Selected North Korea Commentary, Part 2
This being Week One of Korean War II, there’s been a proliferation (groan) of thoughtful commentary on North Korea. Two thinkers I’ve been waiting to hear from in particular are B.R. Myers and Marcus Noland, and both have since weighed in.
Myers thinks that these provocations are motivated by “domestic political considerations:”
This does not mean that we must now waste time speculating about which of Kim’s sons will someday take over, or whether the army and the party are struggling for power. It hardly matters who succeeds Kim. All players in the elite are wedded to the same paranoid, race-based nationalism, without which the country has no reason to exist at all. [B.R. Myers, New York Times]
Commenting on the dissolution of the command economy, he writes:
The West, of course, was overjoyed to note that the North Koreans no longer took all that Communist nonsense seriously. But the spread of capitalist values is what made the current string of nuclear provocations inevitable. Simply put, the more North Korea resembles a third-rate South Korea on the economic front, the more the Kim Jong-il regime must justify its existence through a combination of radical nationalist rhetoric and victories on the military and nuclear front. This is why North Korea will never disarm, for to do so would be to declare itself irrelevant.
Marcus Noland agrees that the North Koreans are doing this for domestic reasons:
Were Kim Jong-Un, partly educated in Switzerland, to attain power anytime soon, he would be far, far younger and less experienced than his father was in 1994. And he would face an internal situation much less forgiving than 15 years earlier. After a devastating famine and a decade of lackluster economic performance, any successor will encounter greater pressure to change current policies and practices and more potential rivals than at the time of the previous succession. The three centers of power within North Korea–the Kim family clique, the military, and the party–are each divided by internal rivalries and there is evidence of opposition coalitions across the three groups. Any successor will face challenges establishing authority and consolidating power. The country has an abundance of security organizations, and score-settling, some of it violent, is likely during any interregnum. [Marcus Noland, Peterson Institute]
I may have to disagree slightly here with both Myers and Noland, two of the Korea analysts for whom I have the most respect. I do agree that the ultimate purpose is domestic. Really, Kim Jong Il cares about little else. But tying these provocations to the succession issue alone misses a few key points: first, the regime’s propaganda isn’t specifically crediting Kim Jong Un for these tests or their preparation. In what sense, then, do they legitimize him? Second, the most important domestic consideration for Kim Jong Il is the delivery of food, money, and gifts to those loyal to him. Extortion has long been an important part of North Korea’s economy, and it’s difficult to believe that suddenly, Kim Jong Il feels completely free to sever what had been an essential channel in his palace economy’s funding stream. Third, we shouldn’t ignore the degree to which the regime’s propaganda promotes Kim Jong Il’s capacity to successfully extort the United States and South Korea. All people are easy victims for their own propaganda, and no one is an easier victim than one who has neither the opportunity nor the practiced capacity to think critically.

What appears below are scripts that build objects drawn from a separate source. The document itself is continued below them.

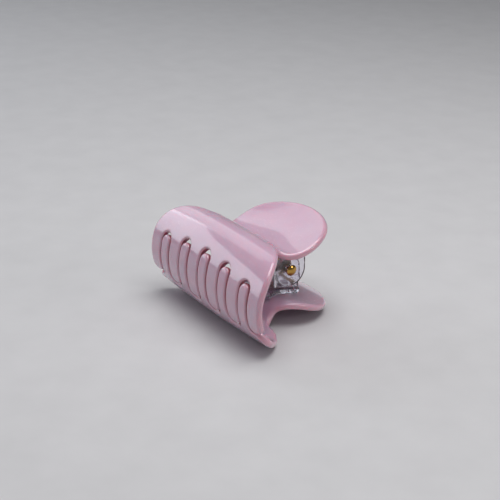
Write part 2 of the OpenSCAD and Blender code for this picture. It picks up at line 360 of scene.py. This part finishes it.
def face_fill(rims, fill):
    """Points inside the rims, their distances from them, and triangles over the rims' points and these."""
    low, high = rims[0].min(0), rims[0].max(0)
    grid = [np.arange(low[k] + fill[k] / 2, high[k], fill[k]) for k in range(2)]
    middle = np.stack(np.meshgrid(*grid), -1).reshape(-1, 2)
    middle = middle[inside(middle, rims)]
    away = nearest(middle, rims)
    near = 0.6 * min(fill)
    middle, away = middle[away > near], away[away > near]

    flat = np.concatenate([*rims, middle])
    edges, start = [], 0
    for rim in rims:
        edges += [(start + j, start + (j + 1) % len(rim)) for j in range(len(rim))]
        start += len(rim)
    _, _, triangles, owners, _, _ = delaunay_2d_cdt([Vector(p) for p in flat], edges, [], 2, 1e-7)
    triangles = np.array([[owners[corner][0] for corner in triangle] for triangle in triangles])
    # A hole's own triangles are left out
    return middle, away, triangles[inside(flat[triangles].mean(1), rims)]


def plate(loops, rounds, half_t, fill, segments=5):
    """A flat plate with rounded edges, from an anticlockwise outline and clockwise holes.

    Returns points (a, b, n), normals, faces and each point's distance from the edge. rounds has each outline
    point's edge radius, and fill is the spacing (a, b) of the points inside."""
    turns = np.radians(np.linspace(90, 0, segments + 1))
    profile = [(a, 1) for a in turns] + [(a, -1) for a in turns[::-1]]
    points, normals, faces, depths, upper_rims, lower_rims = [], [], [], [], [], []
    count = 0
    for loop, r in zip(loops, rounds):
        way, size = outward(loop), len(loop)
        for a, up in profile:
            inset = r * (1 - math.cos(a))
            height = up * (half_t - r * (1 - math.sin(a)))
            points.append(np.column_stack([loop - way * inset[:, None], height]))
            normals.append(np.column_stack([way * math.cos(a), np.full(size, up * math.sin(a))]))
            depths.append(inset)
        last = count + (len(profile) - 1) * size
        for ring in range(count, last, size):
            faces += band(ring, ring + size, size)
        upper_rims += range(count, count + size)
        lower_rims += range(last, last + size)
        count = last + size

    rims = [loop - outward(loop) * r[:, None] for loop, r in zip(loops, rounds)]
    middle, away, triangles = face_fill(rims, fill)
    for rim_points, up in ((upper_rims, 1), (lower_rims, -1)):
        corners = np.concatenate([rim_points, np.arange(len(middle)) + count])[triangles]
        faces += (corners if up > 0 else corners[:, ::-1]).tolist()
        points.append(np.column_stack([middle, np.full(len(middle), up * half_t)]))
        normals.append(np.tile([0.0, 0.0, up], (len(middle), 1)))
        depths.append(away + np.mean(rounds[0]))
        count += len(middle)
    return np.concatenate(points), np.concatenate(normals), faces, np.concatenate(depths)


def add_mesh(name, points, faces, normals=None, flip=False):
    """A smooth mesh object from points in millimetres."""
    mesh = bpy.data.meshes.new(name)
    mesh.from_pydata((points * MM).tolist(), [], [f[::-1] for f in faces] if flip else faces)
    mesh.polygons.foreach_set("use_smooth", [True] * len(mesh.polygons))
    if normals is not None:
        mesh.normals_split_custom_set_from_vertices(unit(normals).tolist())
    obj = bpy.data.objects.new(name, mesh)
    bpy.context.scene.collection.objects.link(obj)
    return obj


def point_attribute(obj, name, values):
    made = obj.data.attributes.new(name, "FLOAT", "POINT")
    made.data.foreach_set("value", values.astype(np.float32))


def in_comb(flat):
    """Which flat points lie among the teeth and slots, inside the jaws' ends."""
    return (np.abs(flat[:, 0]) < HALF_L - COMB_INSET) & (flat[:, 1] < sheet_length(SLOT_TOP) + COMB_ABOVE)


def smoothed_rounds(target, reach):
    """Edge radii that change gradually round a closed outline."""
    return sum(np.roll(target, k) for k in range(-reach, reach + 1)) / (2 * reach + 1)


def shell(name, outline, lower):
    """An acetate half, with each point's nearness to an edge, and to one in the comb, as attributes: the
    first paints light shining through the rounded edges, the second paints shade on the walls in the slots'
    gaps.
    """
    loop = resampled(outline, EDGE_STEP)
    slot_round = FINGER_ROUND if lower else SLOT_ROUND
    rounds = smoothed_rounds(np.where(in_comb(loop), slot_round, RIM_ROUND), 4)
    flat, normals, faces, depths = plate([loop], [rounds], HALF_T, SHELL_FILL)
    obj = add_mesh(name, bent(flat, lower), faces, bent_normals(flat, normals, lower), flip=lower)
    # Painted light: nearness to the edge tints the rounded edges deeper pink, as light shining through them
    # would
    edge = np.exp(-depths / TINT_FADE)
    point_attribute(obj, "edge", edge)
    # Painted shade: the walls below the outer face among the slots, away from the corners, get a dark red
    # tint for the shade in the gaps
    in_shaded_gap = (flat[:, 2] < HALF_T - GAP_SHADE_DEPTH) & (np.abs(flat[:, 0]) < HALF_L - CORNER_W)
    point_attribute(obj, "gap_shade", np.where(in_comb(flat) & in_shaded_gap, edge, 0))
    return obj


# ---------------------------------------------------------------- hinge

def applied(obj):
    """Replaces an object's mesh with what its modifiers make of it."""
    graph = bpy.context.evaluated_depsgraph_get()
    mesh = bpy.data.meshes.new_from_object(obj.evaluated_get(graph))
    obj.modifiers.clear()
    obj.data = mesh
    return obj


def joined(obj, others):
    """One solid from several overlapping ones."""
    for other in others:
        union = obj.modifiers.new("union", "BOOLEAN")
        union.operation, union.solver, union.object = "UNION", "EXACT", other
    bpy.context.view_layer.update()
    applied(obj)
    for other in others:
        bpy.data.objects.remove(other)
    return obj


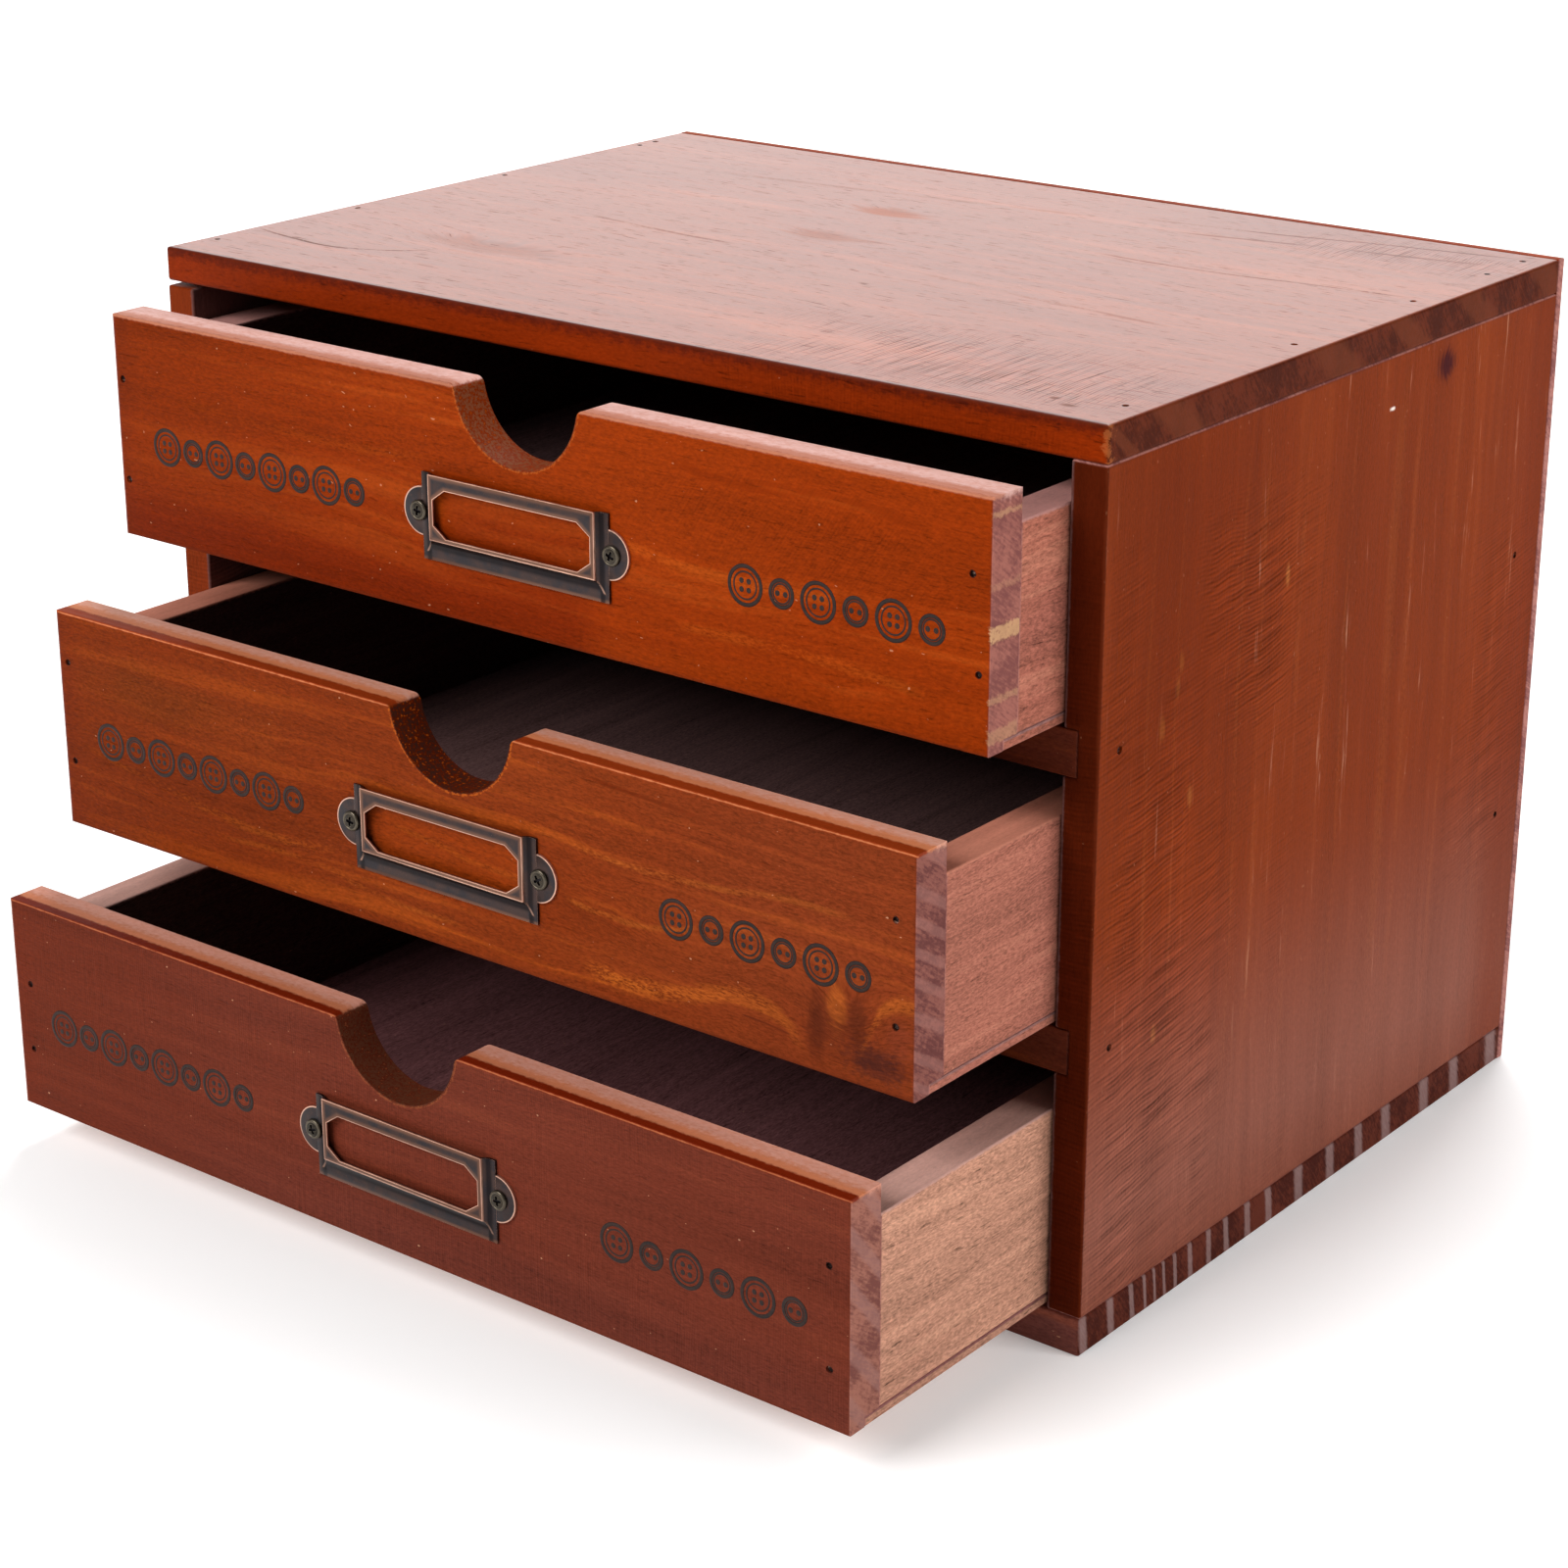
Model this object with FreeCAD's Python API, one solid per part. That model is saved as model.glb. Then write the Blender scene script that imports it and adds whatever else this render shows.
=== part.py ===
import FreeCAD, Part
import math
import os
from dataclasses import dataclass

# Three-drawer desktop cabinet of nailed boards, for buttons and haberdashery.
# Millimetres. X runs to the right, Y from the front to the back, Z up. The origin is
# the centre of the bottom board's underside. The drawers stand partly open.

Vector = FreeCAD.Vector
RIGHT = Vector(1, 0, 0)
BACKWARD = Vector(0, 1, 0)
UP = Vector(0, 0, 1)
SIDES = (-1, 1)  # left, right

# Case: boards, a thin panel over the whole back, and dividers let into the side boards.
cabinet_width = 250.0
cabinet_height = 192.5
board_depth = 179.0
top_board_thickness = 7.6
bottom_board_thickness = 8.6
side_board_thickness = 8.0
divider_thickness = 9.6
divider_groove_depth = 3.2
back_panel_thickness = 2.4
bay_count = 3

# Drawers: the front and back boards lap the ends of the sides, the panel lies below.
drawer_front_thickness = 8.9
drawer_side_thickness = 8.8
drawer_side_drop = 6.3  # the sides' top edges below the front's top edge
drawer_bottom_thickness = 2.2
drawer_side_clearance = 0.4  # on each side, to the case
drawer_floor_clearance = 0.8
drawer_top_clearance = 2.0
drawer_shut_clearance = 0.5  # to the back panel, with the drawer pushed in

# Finger notch, cut from the top edge of each drawer front with its shoulders eased.
notch_radius = 16.5
notch_center_rise = 1.6  # the circle's centre above the top edge
notch_center_shift = 0.9  # to the right of the front's middle
notch_shoulder_radius = 2.0

# Label holder: a pressed sheet frame, open at the top for the card, with two ears.
holder_sheet = 0.6
holder_base_width = 50.2
holder_base_height = 18.5
holder_rise = 1.8  # from the wood to the frame's face
holder_foot_width = 47.6  # where the sloping sides meet the wood
holder_foot_bottom = 1.0
holder_face_width = 44.6
holder_face_bottom = 4.6
holder_window_width = 42.4
holder_window_bottom = 5.5
holder_window_top = 15.7
holder_window_corner_width = 3.4
holder_window_corner_height = 2.4
holder_ear_radius = 5.2
holder_ear_height = 10.1  # the ears' centres above the base's bottom edge
holder_bottom = 11.7  # the base's bottom edge above the drawer front's

# Label holder screws.
screw_spacing = 52.0
screw_head_radius = 2.2
screw_head_rim = 0.4
screw_head_dome = 0.8
screw_radius = 1.0
screw_length = 7.0  # below the head
screw_tip = 2.0
screw_hole_clearance = 0.3  # around the shank, in the holder's ear
screw_recess_width = 0.7
screw_recess_span = 2.6
screw_recess_depth = 0.7

# Board nails and the shorter brads of the thin panels.
nail_head_radius = 0.8
nail_head_height = 0.9
nail_radius = 0.55
nail_length = 18.0
nail_tip = 1.5
nail_sunk = 0.5
brad_head_height = 0.4
brad_radius = 0.4
brad_length = 10.0
brad_tip = 1.0
brad_sunk = 0.1

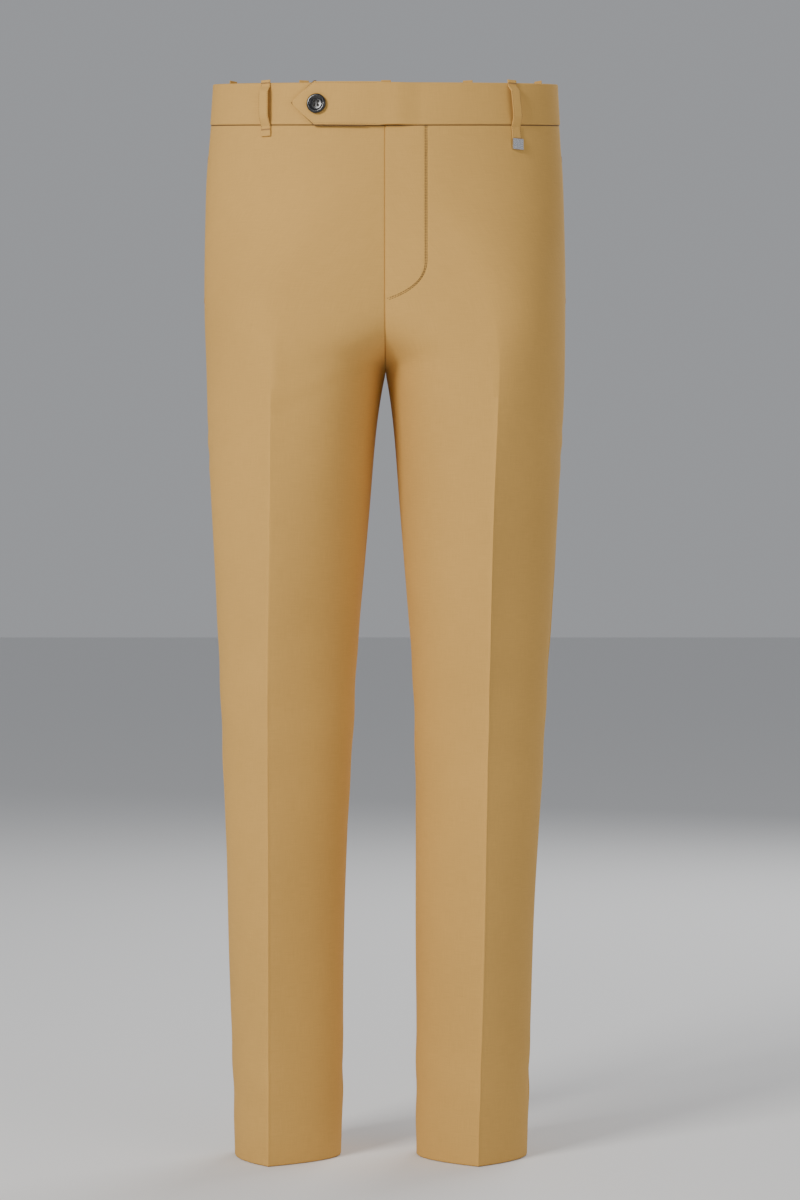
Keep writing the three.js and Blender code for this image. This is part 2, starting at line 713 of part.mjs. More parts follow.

National Review, I think, really nails it:
The only way to “solve” our North Korean dilemma is to change that government. This will not be accomplished by force: A military strike is neither practical nor desirable, given the projected casualties and the North’s ability to flatten Seoul with conventional artillery. No U.S. administration would support it. And we have no illusions that the Hermit Kingdom is ripe for a peaceful democratic transition. But even an authoritarian, Beijing-style regime that sought greater global integration and a genuine rapprochement with South Korea would be a blessing for the North’s people, for U.S. security, and for regional stability. [National Review]
Shame on the editors of the New York Times, who implicitly endorse North Korea’s horrific status quo, probably the greatest ongoing atrocity in the world today, and something the Times doesn’t so much as mention bringing to and end:
We understand that China is worried that too much pressure could topple the government, pouring refugees over the border. Beijing should be able to calibrate that pressure. [Editorial, New York Times]
Though the Times clings to the illusion that North Korea will negotiate away its nuclear weapons even absent regime change, it does join the call for sanctions. But the Times will no doubt support lifting them prematurely once North Korea comes back to the talks to stall us again, just like in February 2007.